As the same businesses return with slightly updated commercials, clues emerge that time is passing—and something’s off. The sinkhole expands. Public service announcements, coded in alarming red, appear more frequently. Jenny’s shop leans into nostalgia, serving heartwarming stories and her grandmother’s secret sauce. The contrast between her warm, personal business and the cold anonymity of Buffet Infinity couldn’t be starker. Honestly, I wanted to step into the TV and try one of her sandwiches.

The film sharply critiques mass-market dining culture. Based on my experience with buffet chains—often overloaded with bland, generic options—I couldn’t help but see the film as a satire of faceless franchises trying (and failing) to serve culturally grounded food. Buffet Infinity feels like a direct jab at those operations, while Jenny’s evokes the warmth and familiarity of a real neighbourhood spot.

Around the 26-minute mark, the tone shifts. What starts as a surreal comedy about food-service rivalry morphs into something more sinister. On a second viewing, the signs become clearer: strange sounds echo through news segments, and authorities investigate. The film never shows these disturbances directly—only references them through increasingly bizarre commercials—heightening the sense of dread in a subtle, unnerving way.

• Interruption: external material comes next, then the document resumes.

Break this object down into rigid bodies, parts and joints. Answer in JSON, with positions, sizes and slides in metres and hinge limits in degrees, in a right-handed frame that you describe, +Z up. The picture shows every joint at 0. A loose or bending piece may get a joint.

The sounds may remind viewers of the infamous sky trumpets heard in Alaska or the persistent hum in Taos, New Mexico. By tapping into urban myth and regional folklore, Buffet Infinity gains unexpected depth. It’s no longer just about sandwiches and sinkholes—it’s about existential unease creeping into suburbia.

Soon, the weirdness ramps up. A used car dealer appears in various costumes much like Gordie Dodd does–and yes, they’re archived on YouTube! Jenny vanishes. Cult rumours spread. A televangelist gets more airtime and even drops full music albums. And through it all, Buffet Infinity insists it has nothing to hide. What began as absurdist humour transforms into a puzzle box of cosmic horror. The plot thickens—especially when the pawn shop owners offer increasingly disturbing updates.

At one point, I wondered: were these commercials real, harvested from Glassman’s old VHS tapes? Or were they all created for this film? Some segments—like the shopping channel spoofs—feel just believable enough to be authentic. Whatever the case, building a coherent story from such disjointed material is a remarkable achievement. Pay close attention—especially to fake album track listings—and you’ll uncover layers of narrative buried in the noise.

Unlike real television, I didn’t want to tune out the commercials. The static conceals a captivating tale, especially with the repetitive Mosley Rosin & Associates adverts, implying an escalating crisis of disappearances. Thankfully, the insurance company’s dry, offbeat humour offers some much-needed comic relief. I came in expecting a quirky satire about duelling restaurants. What I got was stranger, funnier, and far more unsettling. Just when I thought it couldn’t go further off the rails, it did—and that final twist? It truly takes the cake.